REQUIREMENTS
Extract each line of the data below exactly as written.

------ COLLECTED DATA

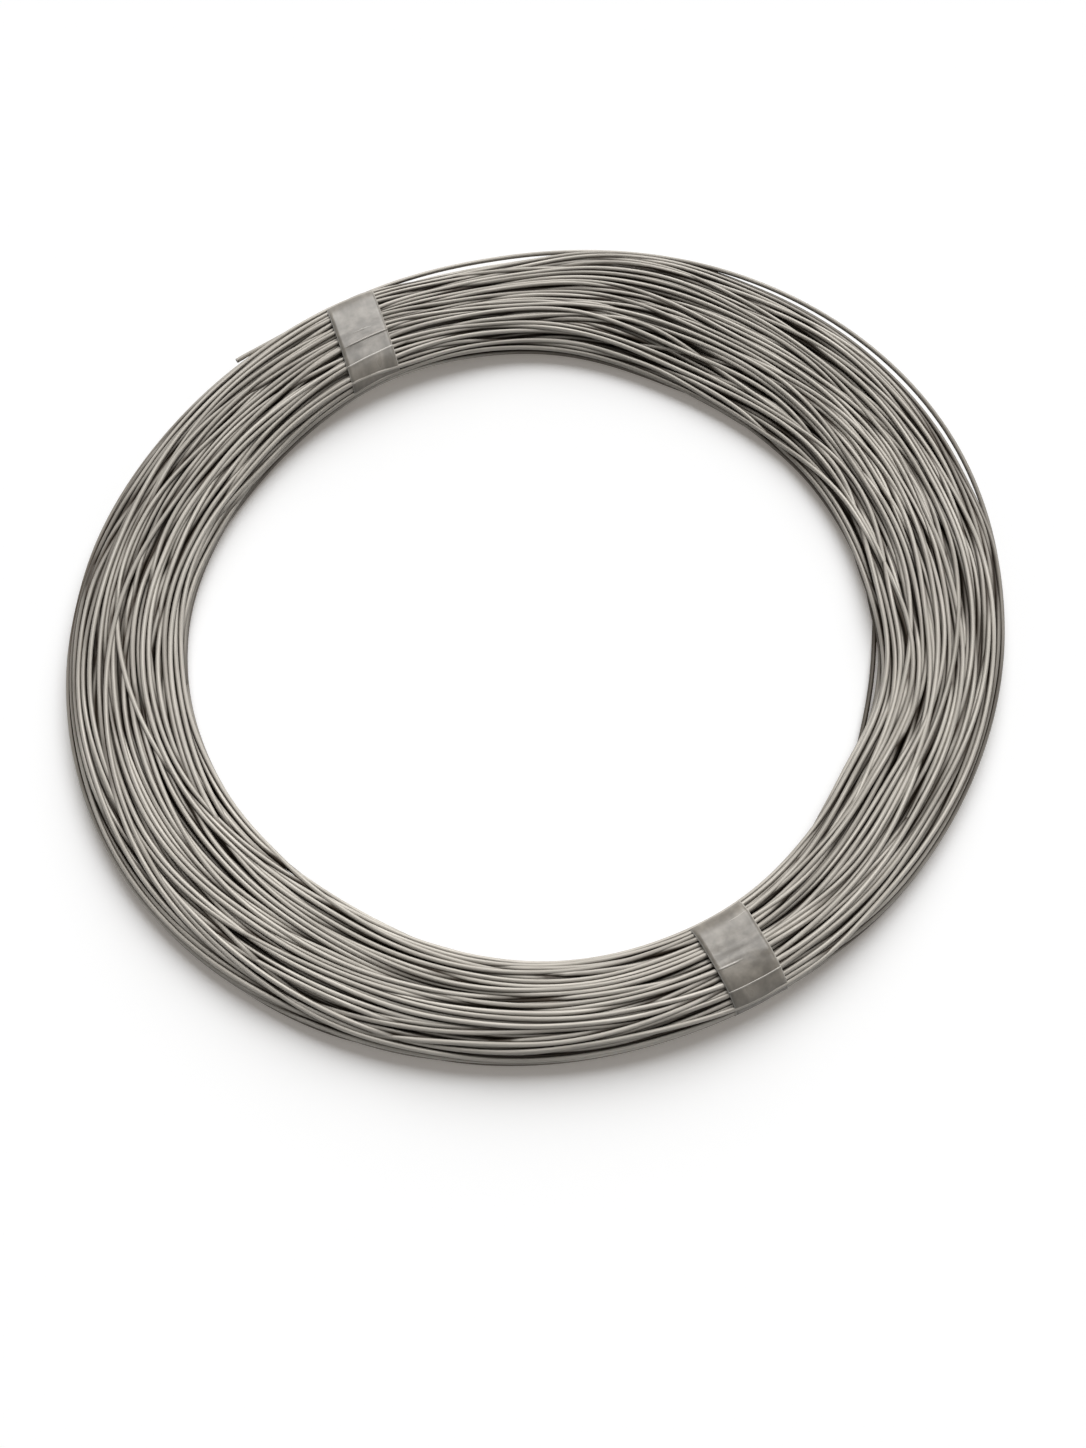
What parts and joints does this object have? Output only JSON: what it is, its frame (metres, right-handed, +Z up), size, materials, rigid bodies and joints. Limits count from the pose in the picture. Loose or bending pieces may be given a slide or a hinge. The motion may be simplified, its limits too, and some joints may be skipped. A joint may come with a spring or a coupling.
{
  "type": "coil of tension wire",
  "caption": "Flat coil of galvanised steel tension wire, many loose turns round an open bore, held by bands of grey tape; a cut end of the wire shows at the outer edge.",
  "frame": {"origin": "middle of the coil's plan, on the floor that the coil lies on", "axes": "+Z up through the bore; the coil lies in the XY plane, its front tape band towards -Y and +X, its back band opposite"},
  "size_m": [0.4248, 0.4168, 0.0206],
  "materials": {
    "galvanised_wire": "dull galvanised, warm grey, fine drawn streaks along the wire",
    "grey_tape": "soft PVC tape, slightly glossy, creased"
  },
  "bodies": {
    "root": {"wire_coil": "galvanised_wire", "front_tape_band": "grey_tape", "back_tape_band": "grey_tape"}
  },
  "joints": []
}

------------

EXPECTED ANSWER
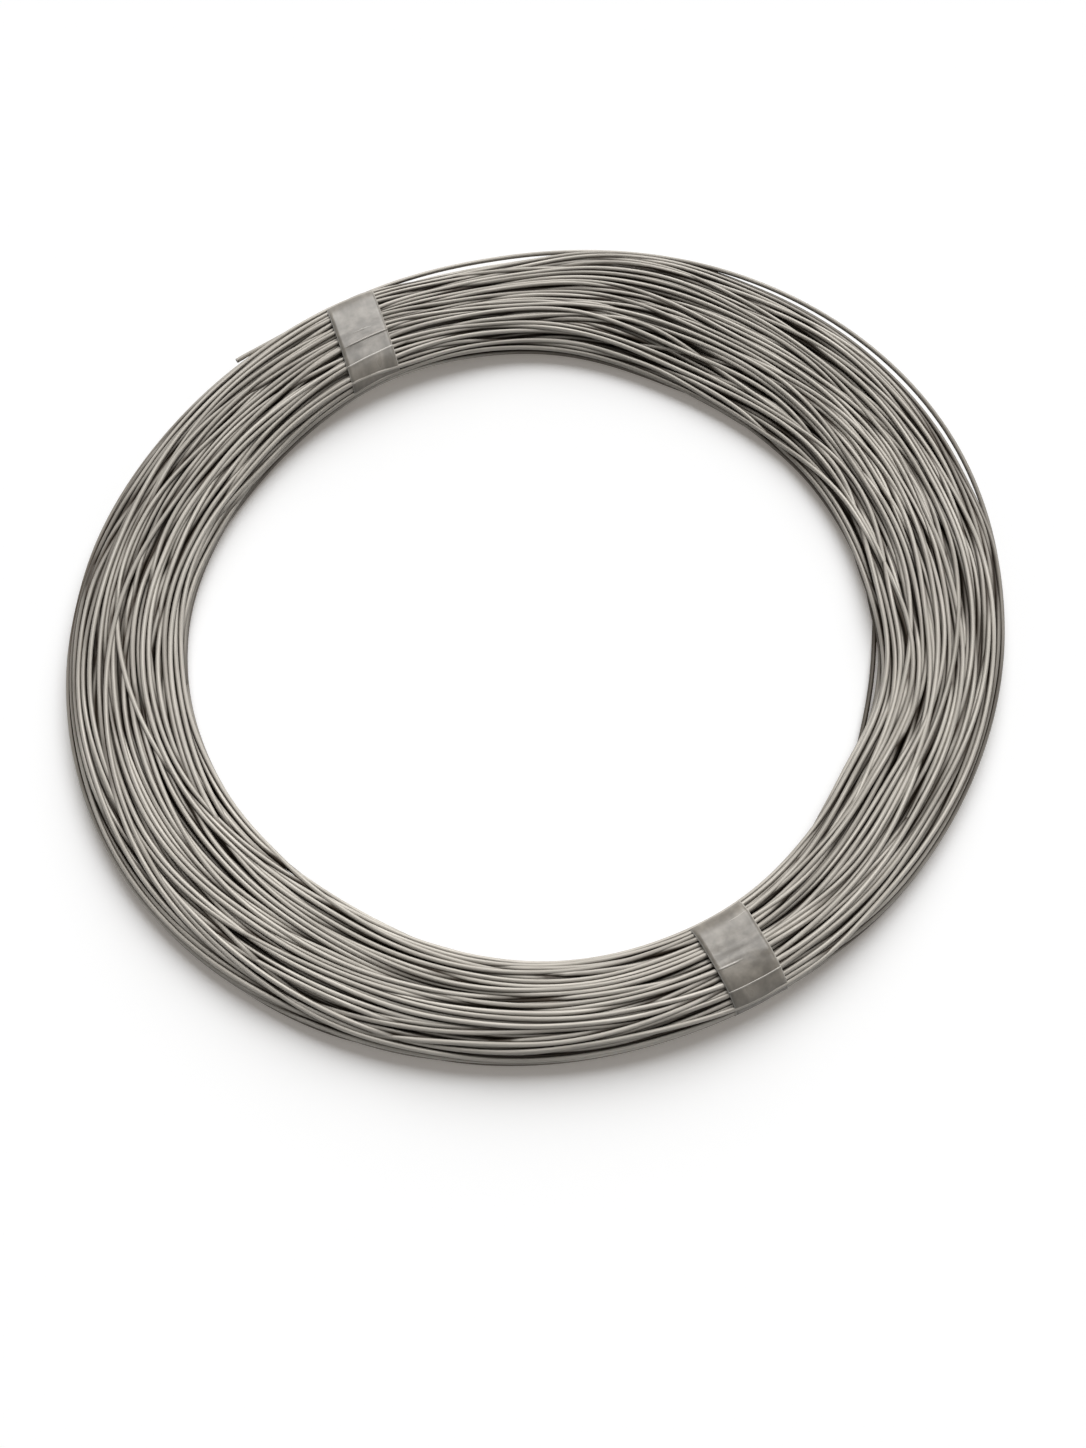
What parts and joints does this object have? Output only JSON: what it is, its frame (metres, right-handed, +Z up), size, materials, rigid bodies and joints. Limits count from the pose in the picture. Loose or bending pieces may be given a slide or a hinge. The motion may be simplified, its limits too, and some joints may be skipped. A joint may come with a spring or a coupling.
{
  "type": "coil of tension wire",
  "caption": "Flat coil of galvanised steel tension wire, many loose turns round an open bore, held by bands of grey tape; a cut end of the wire shows at the outer edge.",
  "frame": {"origin": "middle of the coil's plan, on the floor that the coil lies on", "axes": "+Z up through the bore; the coil lies in the XY plane, its front tape band towards -Y and +X, its back band opposite"},
  "size_m": [0.4248, 0.4168, 0.0206],
  "materials": {
    "galvanised_wire": "dull galvanised, warm grey, fine drawn streaks along the wire",
    "grey_tape": "soft PVC tape, slightly glossy, creased"
  },
  "bodies": {
    "root": {"wire_coil": "galvanised_wire", "front_tape_band": "grey_tape", "back_tape_band": "grey_tape"}
  },
  "joints": []
}